Many good things come in threes: the Apollo space program used three astronauts to land on the moon; the Defense Department oversees forces on land, sea, and air; the simplest stable platform is the tripod: it has three legs.
In finance, it’s recognized that there are fundamentally only three types of assets: bonds, the senior claim on an enterprise’s cash flow; equities, the residual claim on that cash flow, and real estate, which is an operating claim on cash flow.
Sensible investment policy mirrors this fact. It looks to maintain assets in all three areas. A couple nearing retirement ought to look at all their assets in this light and strike a balance. If they own their home outright or have significant home equity, that represents a large real estate holding. Their accumulated Social Security benefits comprise an inflation-indexed annuity which is backed by the Federal Government. Add to this any private pensions that have been earned.

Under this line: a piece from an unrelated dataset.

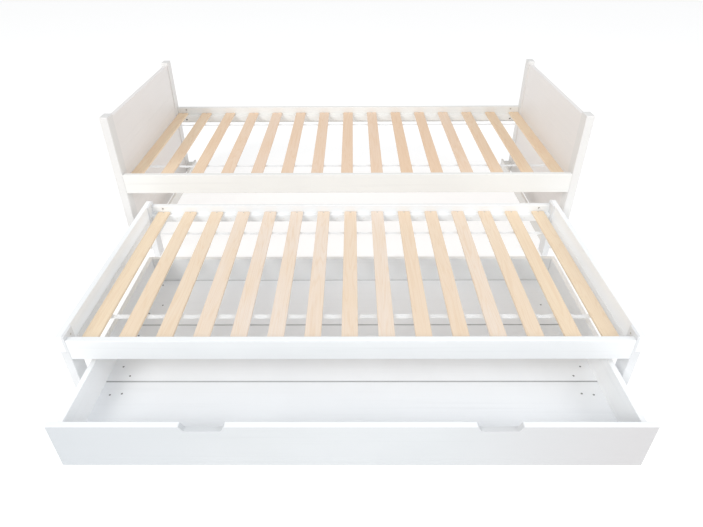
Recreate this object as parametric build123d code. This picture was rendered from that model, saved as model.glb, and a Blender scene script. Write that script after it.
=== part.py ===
from build123d import *
import os

# Trundle bed: a slatted bed, a slatted trundle bed that rolls out from under it, and a drawer on
# castors that rolls out from under the trundle. Millimetres. +X runs along the bed to the right as
# seen from the drawer, +Y to the back, +Z up. The origin is on the floor, at the middle of the
# whole object with the trundle and the drawer pulled out.

# ---- Main bed ----
BED_INSIDE = 2016.0  # between the end units, along X
BED_DEPTH = 955.0  # front face to rear face, along Y
POST_WIDTH = 36.0  # along X
POST_DEPTH = 58.0  # along Y
POST_TOP = 662.0
PANEL_TOP = 648.0
PANEL_BOTTOM = 6.0
PANEL_THICK = 18.0
PANEL_INSET = 6.0  # the panel's inner face stands this far behind the posts' inner faces
PANEL_TONGUE = 10.0  # how far the panel enters each post
PANEL_BOARDS = 4
GLIDE_HEIGHT = 3.0
GLIDE_RADIUS = 14.0
RAIL_THICK = 22.0
BED_RAIL_BOTTOM = 308.0
BED_RAIL_TOP = 398.0
BED_SLAT_TOP = 367.0
GUIDE_FACE = 960.0  # inner face of the guide board, from the middle
GUIDE_THICK = 12.0
GUIDE_HEIGHT = 60.0
SPACER_HEIGHT = 46.0

# ---- Slats and what holds them, alike on the bed and on the trundle ----
SLAT_COUNT = 15
SLAT_WIDTH = 55.0
SLAT_THICK = 10.0
LEDGER_DEPTH = 22.0
LEDGER_HEIGHT = 32.0
TAPE_WIDTH = 20.0
TAPE_THICK = 1.0
TAPE_SAG = 4.0
BED_TAPES = (190.0, 752.0)  # distances behind the front face
TRUNDLE_TAPES = (168.0, 728.0)

# ---- Trundle bed ----
TRUNDLE_LENGTH = 1880.0
TRUNDLE_DEPTH = 929.0
TRUNDLE_GAP = 8.0  # behind the pulled-out trundle, to the bed's front face
LEG_WIDTH = 28.0  # along X
LEG_DEPTH = 60.0  # along Y
LEG_TOP = 273.0
LEG_BOTTOM = 5.0
END_RAIL_THICK = 20.0
END_RAIL_BOTTOM = 208.0
TRUNDLE_RAIL_BOTTOM = 178.0
TRUNDLE_RAIL_TOP = 258.0
TRUNDLE_SLAT_TOP = 230.0
TRUNDLE_SLAT_PITCH = 122.8
ROLLER_RADIUS = 13.0
ROLLER_WIDTH = 15.0
ROLLER_SLOT = (16.0, 32.0, 30.0)  # the slot in the leg's foot: X, Y, and its top's height

# ---- Drawer ----
DRAWER_LENGTH = 1744.0
DRAWER_DEPTH = 934.0
DRAWER_OUT = 263.0  # between the trundle's front face and the back of the drawer front
BOARD_THICK = 18.0
FRONT_BOTTOM = 12.0
FRONT_TOP = 190.0
SIDE_BOTTOM = 16.0
SIDE_TOP = 148.0
FLOOR_TOP = 35.0
FLOOR_THICK = 10.0
FLOOR_BOARDS = 3
FLOOR_GAP = 1.5  # between neighbouring boards
NOTCH_CENTRE = 426.0
NOTCH_TOP_HALF = 72.0
NOTCH_FLAT_HALF = 48.0
NOTCH_DEPTH = 21.0
WHEEL_RADIUS = 11.0
WHEEL_WIDTH = 12.0
CASTOR_X = 780.0
CASTOR_Y = (303.0, 700.0)  # distances behind the drawer's front face
CASTOR_PLATE = (28.0, 100.0)  # along X and along Y
CASTOR_SCREW = 41.0  # from the wheel's middle, along Y

# ---- Fasteners ----
SCREW_RADIUS = 2.0
SCREW_HEAD = 3.6
SCREW_HEAD_DEPTH = 2.0
SLACK = 0.05  # between a fastener and its hole
BOLT_RADIUS = 3.0
BOLT_HEAD = 7.5
BOLT_HEAD_DEPTH = 3.0
BOLT_HOLE = 3.4
SOCKET_RADIUS = 2.3
SOCKET_DEPTH = 2.2
NUT_RADIUS = 5.0
NUT_LENGTH = 14.0
NUT_FROM_END = 48.0  # the nut's axis, from the end of the rail
AXLE_RADIUS = 3.0
CASTOR_AXLE = 2.0
AXLE_PLAY = 0.06
BED_BOLT_HEIGHTS = (333.0, 384.0)
TRUNDLE_BOLT_HEIGHTS = (243.0,)
END_SCREWS = ((12.0, 252.0), (12.0, 226.0))  # from the leg's middle along Y, and height
END_SCREW_LENGTH = 22.0
FRONT_SCREW_HEIGHTS = (60.0, 128.0)
BACK_SCREW_HEIGHTS = (50.0, 115.0)
BATTEN_X = 819.0
BATTEN_WIDTH = 36.0
BATTEN_SCREWS = (60.0, 257.0, 389.0, 555.0, 687.0, 880.0)  # distances behind the front face

EDGE = 2.0  # rounding of the edges of boards
POST_EDGE = 3.0
PANEL_SEAM = 0.6  # chamfer along the seams between the panel's boards
FLOOR_SEAM = 0.8

# ---- Places that follow ----
TOTAL_DEPTH = BED_DEPTH + TRUNDLE_GAP + TRUNDLE_DEPTH + DRAWER_OUT + BOARD_THICK
BED_Y = TOTAL_DEPTH / 2 - BED_DEPTH
TRUNDLE_Y = BED_Y - TRUNDLE_GAP - TRUNDLE_DEPTH
DRAWER_Y = TRUNDLE_Y - DRAWER_OUT - BOARD_THICK
HALF_BED = BED_INSIDE / 2
HALF_TRUNDLE = TRUNDLE_LENGTH / 2
LEG_FACE = HALF_TRUNDLE - LEG_WIDTH
HALF_DRAWER = DRAWER_LENGTH / 2
SIDE_FACE = HALF_DRAWER - BOARD_THICK
BED_SLAT_PITCH = (BED_INSIDE - 2 - SLAT_WIDTH) / (SLAT_COUNT - 1)
SIDES = {"left": -1, "right": 1}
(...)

What doesn’t arise naturally for most people are equity holdings. Those are investments that will grow as the economy grows. Yes, they are more volatile than the other two asset classes, but that is because they are financially the riskiest, with the most potential for growth. But if people save diligently throughout their working lives, they can build up a significant equity portfolio, to go along with the real-estate and fixed income that naturally occur.
"A three strand cord is not easily broken." By investing regularly in equities most folks are building up a stable tripod of personal capital. That’s the power of three.